Siccome poi noi la memoria ce l’abbiamo e la facciamo funzionare, lungo tutto il percorso abbiamo riaffermato il nostro antifascismo ricordando il ruolo che lo Stato e i suoi apparati hanno da sempre giocato nei confronti delle lotte: dalle stragi di Stato (proprio oggi ricorre il 39° anniversario della bomba fascista di piazza Fontana), agli omicidi impuniti di Giuseppe Pinelli, Carlo Giuliani, Federico Aldrovandi, Alexis Grigoropoulos… solo per dire alcuni di quelli che hanno pagato con la vita l’arroganza, la prepotenza, il sopruso dei servi del potere, servi che si credono uomini solo per il fatto di avere una pistola in mano…

Una volta arrivati a piazza Matteotti, abbiamo seguito lo spezzone studentesco, composto da studentesse e studenti di tutti gli atenei napoletani. Aggirando pulotti e carramba, scandendo slogan e canzoni, siamo ripartiti dirigendoci verso la facoltà di Scienze dell’Università Federico II. Ed è proprio con gli studenti, prime vittime di questi 15 anni di riforme, che abbiamo occupato l’edificio di Mezzocannone 16, nodo cruciale del più grande Ateneo del Sud Italia.
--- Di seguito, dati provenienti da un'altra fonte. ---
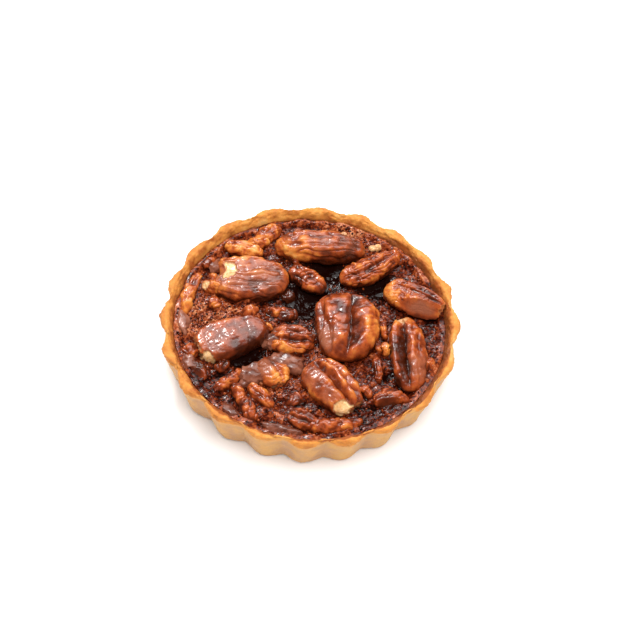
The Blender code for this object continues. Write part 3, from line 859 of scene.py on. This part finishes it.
# smooth pools of syrup over the pieces: place, top, then length, width and thickness, heading
filmLooks = {
    "film_front_left": dict(at=(-16.6, -22.4), top=15.7, size=(11.0, 7.6, 3.4), heading=40, seed=51),
    "film_front": dict(at=(-6.4, -16.2), top=15.5, size=(11.0, 7.0, 3.6), heading=-20, seed=52),
    "film_left_rim": dict(at=(-41.2, -3.5), top=14.9, size=(9.0, 4.0, 3.0), heading=-75, tone=1.0, seed=53),
    "film_flake": dict(at=(-37.4, -19.0), top=15.0, size=(9.6, 5.8, 3.4), heading=-56, seed=54),
    "film_centre": dict(at=(-11.6, -7.4), top=15.2, size=(8.6, 5.8, 3.4), heading=60, seed=55),
    "film_left_back": dict(at=(-31.8, 20.6), top=15.2, size=(7.6, 5.4, 3.4), heading=20, seed=57),
    "film_front_rim": dict(at=(-6.4, -41.4), top=14.8, size=(15.0, 3.4, 3.0), heading=-10, seed=58),
    "film_front_edge": dict(at=(-22.0, -36.6), top=14.6, size=(9.0, 4.2, 3.0), heading=-30, seed=59),
}


def makeFilm(name, look):
    # a blunt oval puddle with a softly uneven top: a squashed ball whose outline and height follow noise
    place = placeAt(look)
    rows, columns = 40, 48
    rise = np.linspace(-np.pi / 2, np.pi / 2, rows)[:, None]
    turn = np.linspace(0, 2 * np.pi, columns, endpoint=False)[None, :]
    flat = np.cos(rise) ** 0.9
    ball = np.stack((flat * np.cos(turn), flat * np.sin(turn), np.sin(rise) + 0 * turn), axis=-1)
    shape = ball * np.array((*place["half"], look["size"][2] / 2))
    away = look["seed"] * np.array((3.7, 1.9, 5.3))
    spreading = 1 + 0.45 * layeredNoise(shape * np.array((1, 1, 0.2)) / 2.8 + away, look["seed"])
    shape[..., :2] *= spreading[..., None]
    swell = 0.45 * noise(shape / 3.2 + away, look["seed"] + 3)
    shape[..., 2] += swell + 0.1 * noise(shape / 1.2, look["seed"])
    shape[..., 2] += look["top"] - shape[..., 2].max()
    grid = standAt(place, shape)
    crumb = look.get("tone", 0.5) + 0.6 * layeredNoise(grid / 3.0, look["seed"] + 9)
    closedSurface(name, grid, dict(crumb=crumb), smoothSyrup)


for name, look in filmLooks.items():
    makeFilm(name, look)
print("smooth syrup made")


floorLook = dict(side=3.0, drop=0.0002)


def makeFloor(look):
    # one flat square just under the tartlet, near white
    half = look["side"] / 2
    mesh = bpy.data.meshes.new("floor")
    corners = [(-half, -half, -look["drop"]), (half, -half, -look["drop"]), (half, half, -look["drop"]),
               (-half, half, -look["drop"])]
    mesh.from_pydata(corners, [], [(0, 1, 2, 3)])
    n = Nodes("paleFloor")
    n.fixed(Base_Color=(0.93, 0.93, 0.93, 1), Roughness=0.8, Specular_IOR_Level=0.2)
    mesh.materials.append(n.material)
    made = bpy.data.objects.new("floor", mesh)
    bpy.context.scene.collection.objects.link(made)


def softLight(name, at, size, watts, shiny=True):
    # a rectangle of light turned towards the origin, seen in reflections only if shiny
    lamp = bpy.data.lights.new(name, "AREA")
    lamp.shape = "RECTANGLE"
    lamp.size, lamp.size_y = size
    lamp.energy = watts
    shown = bpy.data.objects.new(name, lamp)
    shown.location = at
    shown.rotation_euler = (-Vector(at)).to_track_quat("-Z", "Y").to_euler()
    shown.visible_glossy = shiny
    bpy.context.scene.collection.objects.link(shown)


def lightScene():
    # the room's strength is 0.46, or 0.05 in reflections so that syrup stays dark between highlights, and
    # 0.5 more where the camera sees it directly
    world = bpy.data.worlds.new("studio")
    world.use_nodes = True
    tree = world.node_tree
    background = tree.nodes["Background"]
    background.inputs["Color"].default_value = (1, 1, 1, 1)
    ray = tree.nodes.new("ShaderNodeLightPath")
    total = tree.nodes.new("ShaderNodeMath")
    for socket, seen, most in ((0, "Is Glossy Ray", (0.46, 0.05)), (1, "Is Camera Ray", (0.0, 0.5))):
        dim = tree.nodes.new("ShaderNodeMapRange")
        dim.inputs["To Min"].default_value, dim.inputs["To Max"].default_value = most
        tree.links.new(ray.outputs[seen], dim.inputs["Value"])
        tree.links.new(dim.outputs["Result"], total.inputs[socket])
    tree.links.new(total.outputs[0], background.inputs["Strength"])
    bpy.context.scene.world = world
    softLight("fromBehind", (-0.05, 0.42, 0.55), (0.75, 0.50), 3.4)
    softLight("sparkle", (-0.22, 0.40, 0.60), (0.12, 0.12), 1.6)
    softLight("fromFront", (0.10, -0.22, 0.85), (0.8, 0.6), 8.5, shiny=False)
    bpy.context.scene.view_settings.view_transform = "Standard"


makeFloor(floorLook)
lightScene()
print("floor and lights made")
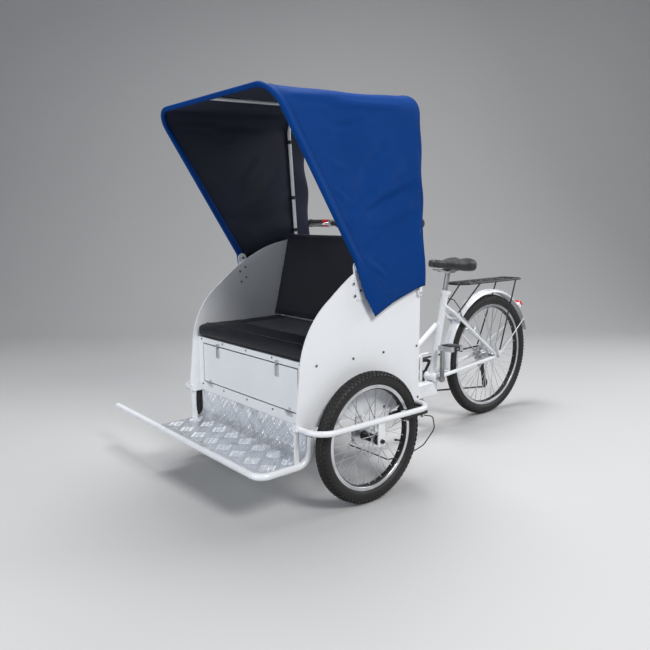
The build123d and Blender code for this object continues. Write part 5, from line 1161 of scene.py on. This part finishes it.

Insomma, dopo l’Orientale, Porta di Massa, Veterinaria, Sociologia, abbiamo liberato un altro spazio, per poter così discutere di contenuti, di tattiche, di prospettive: di come vincere sul breve periodo (e far ritirare leggi e decreti leggi nocivi per il sistema pubblico, per la formazione e la ricerca), e sul medio periodo (diffidando il governo Berlusconi dal muovere l’attacco agli altri settori)… e di come poi stravincere sul lungo periodo (ovvero aprendo un ciclo di lotte per i prossimi anni, costruendo qui e ora un altro mondo, senza più sfruttamento e oppressione).

Vabbè va’, l’abbiamo finita epica, e tutto sarà più difficile di qualche slogan. Ma senza trionfalismi, e nemmeno catastrofismi, dobbiamo riconoscere che stiamo osando combattere… E la prima vittoria della lotta è la lotta stessa!